■ **Exercise requirements**: Set down the material below in full, matching it exactly.

■ **Supplied data**:
- - - -

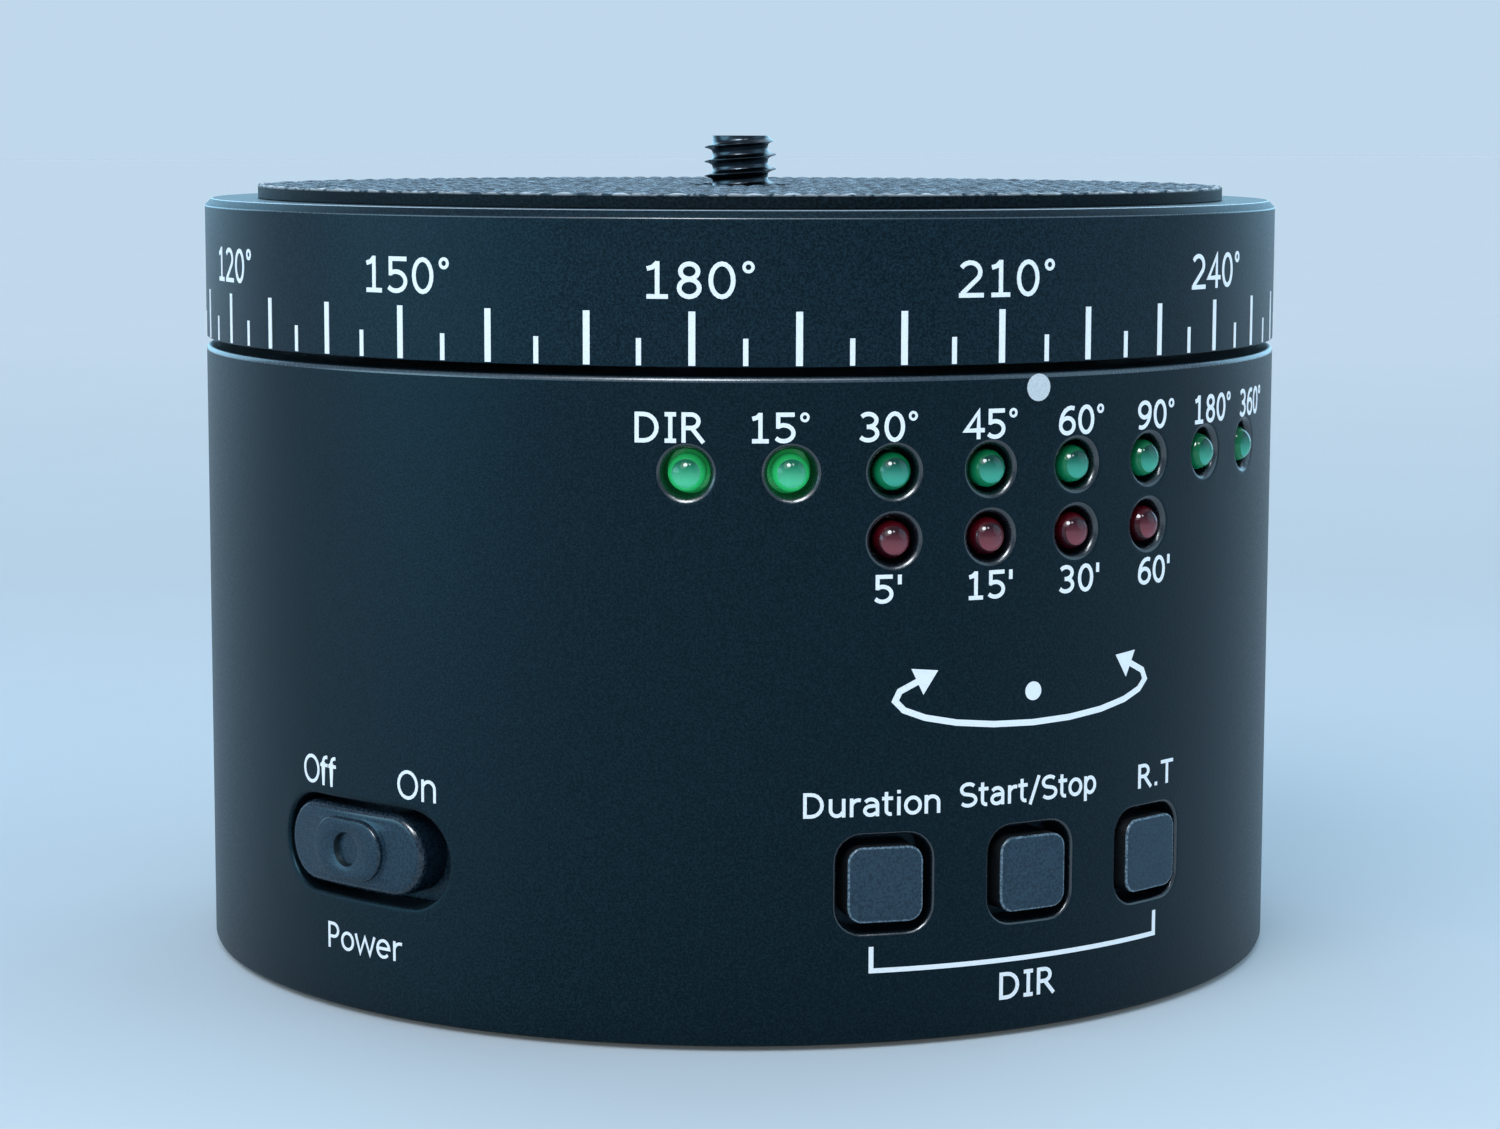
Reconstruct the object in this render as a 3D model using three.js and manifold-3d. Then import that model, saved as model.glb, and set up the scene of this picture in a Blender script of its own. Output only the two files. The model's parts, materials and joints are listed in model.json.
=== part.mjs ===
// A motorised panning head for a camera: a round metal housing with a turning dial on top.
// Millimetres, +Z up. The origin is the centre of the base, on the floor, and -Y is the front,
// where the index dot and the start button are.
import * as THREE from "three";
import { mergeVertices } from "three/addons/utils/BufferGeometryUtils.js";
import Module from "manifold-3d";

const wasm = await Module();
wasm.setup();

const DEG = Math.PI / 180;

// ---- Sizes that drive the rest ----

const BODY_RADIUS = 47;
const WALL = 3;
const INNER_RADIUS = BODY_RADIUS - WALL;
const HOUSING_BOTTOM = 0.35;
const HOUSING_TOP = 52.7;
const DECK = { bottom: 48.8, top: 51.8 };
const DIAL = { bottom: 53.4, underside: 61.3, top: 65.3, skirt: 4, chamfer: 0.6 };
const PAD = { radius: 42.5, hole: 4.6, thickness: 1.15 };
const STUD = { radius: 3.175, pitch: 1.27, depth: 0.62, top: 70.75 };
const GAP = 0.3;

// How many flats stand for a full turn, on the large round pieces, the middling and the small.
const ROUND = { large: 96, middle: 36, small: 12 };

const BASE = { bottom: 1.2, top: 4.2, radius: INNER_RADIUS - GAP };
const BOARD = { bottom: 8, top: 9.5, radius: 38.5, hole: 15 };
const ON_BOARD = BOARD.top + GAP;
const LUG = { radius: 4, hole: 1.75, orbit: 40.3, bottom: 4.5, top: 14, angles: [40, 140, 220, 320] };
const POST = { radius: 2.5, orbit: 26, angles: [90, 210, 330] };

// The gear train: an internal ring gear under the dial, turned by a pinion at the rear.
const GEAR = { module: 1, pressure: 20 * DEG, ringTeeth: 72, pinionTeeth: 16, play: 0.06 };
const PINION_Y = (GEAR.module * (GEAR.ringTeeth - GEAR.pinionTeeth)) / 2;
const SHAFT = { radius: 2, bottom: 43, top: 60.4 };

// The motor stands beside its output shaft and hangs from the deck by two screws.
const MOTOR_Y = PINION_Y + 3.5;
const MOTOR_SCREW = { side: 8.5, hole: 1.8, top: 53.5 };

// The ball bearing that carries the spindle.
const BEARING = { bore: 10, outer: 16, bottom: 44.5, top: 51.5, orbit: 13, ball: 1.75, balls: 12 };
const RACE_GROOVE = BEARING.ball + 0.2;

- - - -

■ **Exercise result**:
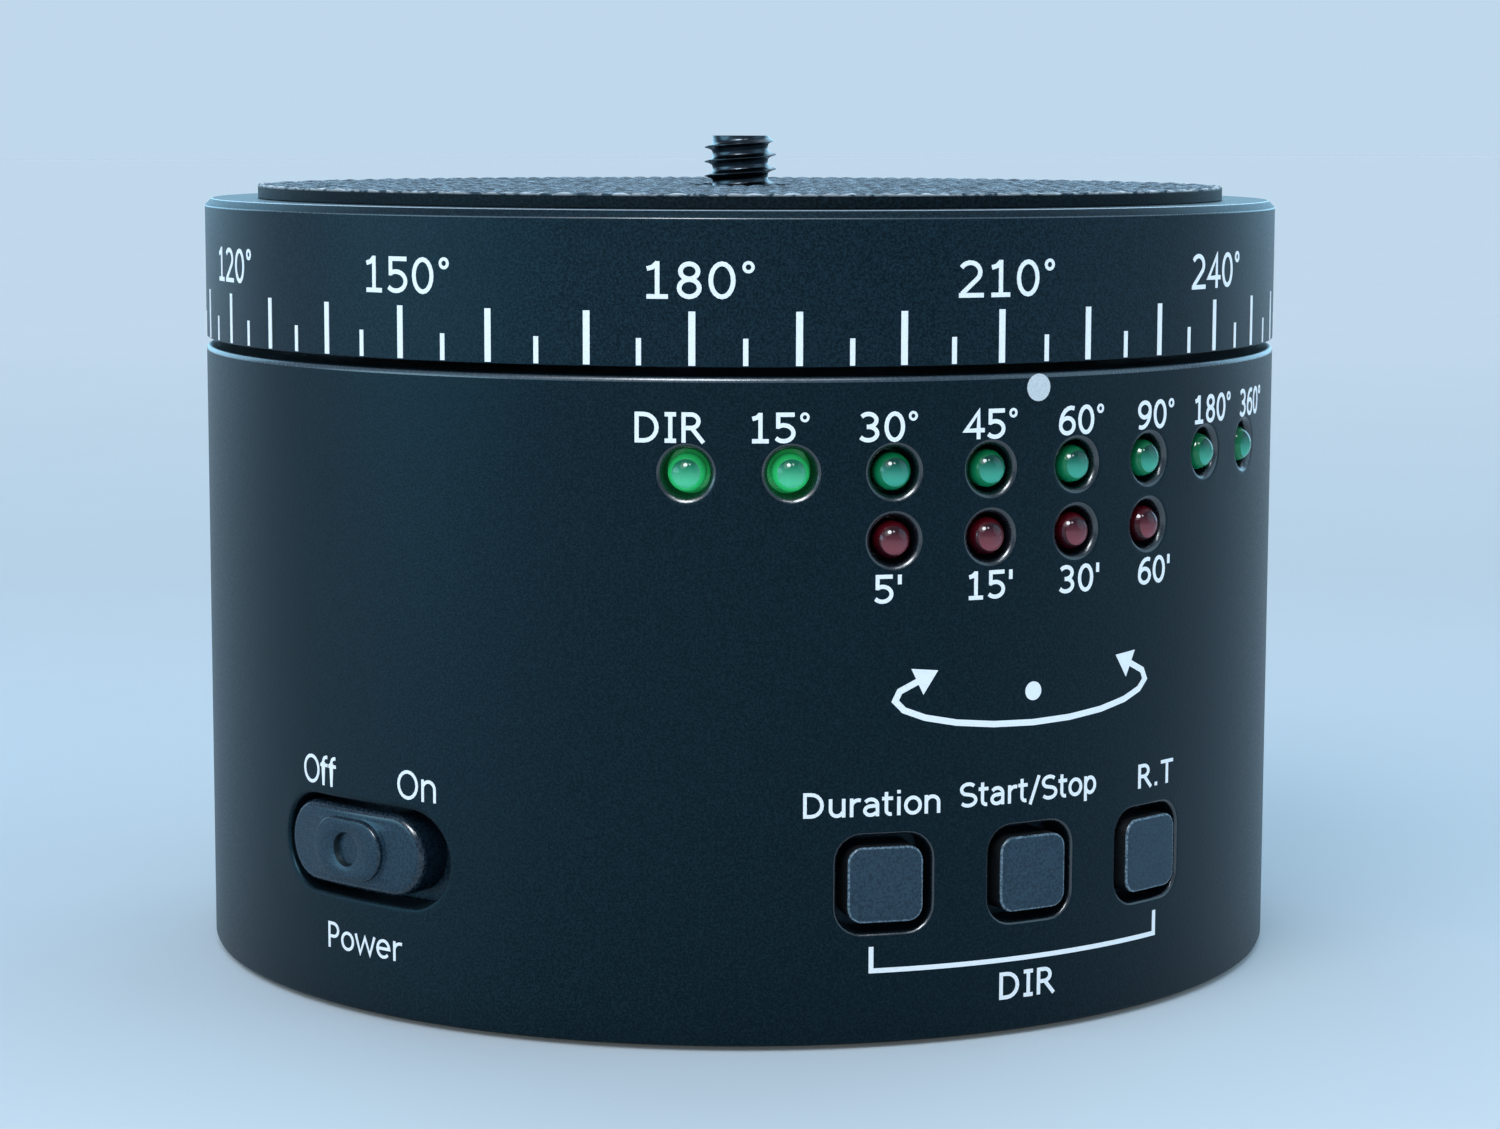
Reconstruct the object in this render as a 3D model using three.js and manifold-3d. Then import that model, saved as model.glb, and set up the scene of this picture in a Blender script of its own. Output only the two files. The model's parts, materials and joints are listed in model.json.
=== part.mjs ===
// A motorised panning head for a camera: a round metal housing with a turning dial on top.
// Millimetres, +Z up. The origin is the centre of the base, on the floor, and -Y is the front,
// where the index dot and the start button are.
import * as THREE from "three";
import { mergeVertices } from "three/addons/utils/BufferGeometryUtils.js";
import Module from "manifold-3d";

const wasm = await Module();
wasm.setup();

const DEG = Math.PI / 180;

// ---- Sizes that drive the rest ----

const BODY_RADIUS = 47;
const WALL = 3;
const INNER_RADIUS = BODY_RADIUS - WALL;
const HOUSING_BOTTOM = 0.35;
const HOUSING_TOP = 52.7;
const DECK = { bottom: 48.8, top: 51.8 };
const DIAL = { bottom: 53.4, underside: 61.3, top: 65.3, skirt: 4, chamfer: 0.6 };
const PAD = { radius: 42.5, hole: 4.6, thickness: 1.15 };
const STUD = { radius: 3.175, pitch: 1.27, depth: 0.62, top: 70.75 };
const GAP = 0.3;

// How many flats stand for a full turn, on the large round pieces, the middling and the small.
const ROUND = { large: 96, middle: 36, small: 12 };

const BASE = { bottom: 1.2, top: 4.2, radius: INNER_RADIUS - GAP };
const BOARD = { bottom: 8, top: 9.5, radius: 38.5, hole: 15 };
const ON_BOARD = BOARD.top + GAP;
const LUG = { radius: 4, hole: 1.75, orbit: 40.3, bottom: 4.5, top: 14, angles: [40, 140, 220, 320] };
const POST = { radius: 2.5, orbit: 26, angles: [90, 210, 330] };

// The gear train: an internal ring gear under the dial, turned by a pinion at the rear.
const GEAR = { module: 1, pressure: 20 * DEG, ringTeeth: 72, pinionTeeth: 16, play: 0.06 };
const PINION_Y = (GEAR.module * (GEAR.ringTeeth - GEAR.pinionTeeth)) / 2;
const SHAFT = { radius: 2, bottom: 43, top: 60.4 };

// The motor stands beside its output shaft and hangs from the deck by two screws.
const MOTOR_Y = PINION_Y + 3.5;
const MOTOR_SCREW = { side: 8.5, hole: 1.8, top: 53.5 };

// The ball bearing that carries the spindle.
const BEARING = { bore: 10, outer: 16, bottom: 44.5, top: 51.5, orbit: 13, ball: 1.75, balls: 12 };
const RACE_GROOVE = BEARING.ball + 0.2;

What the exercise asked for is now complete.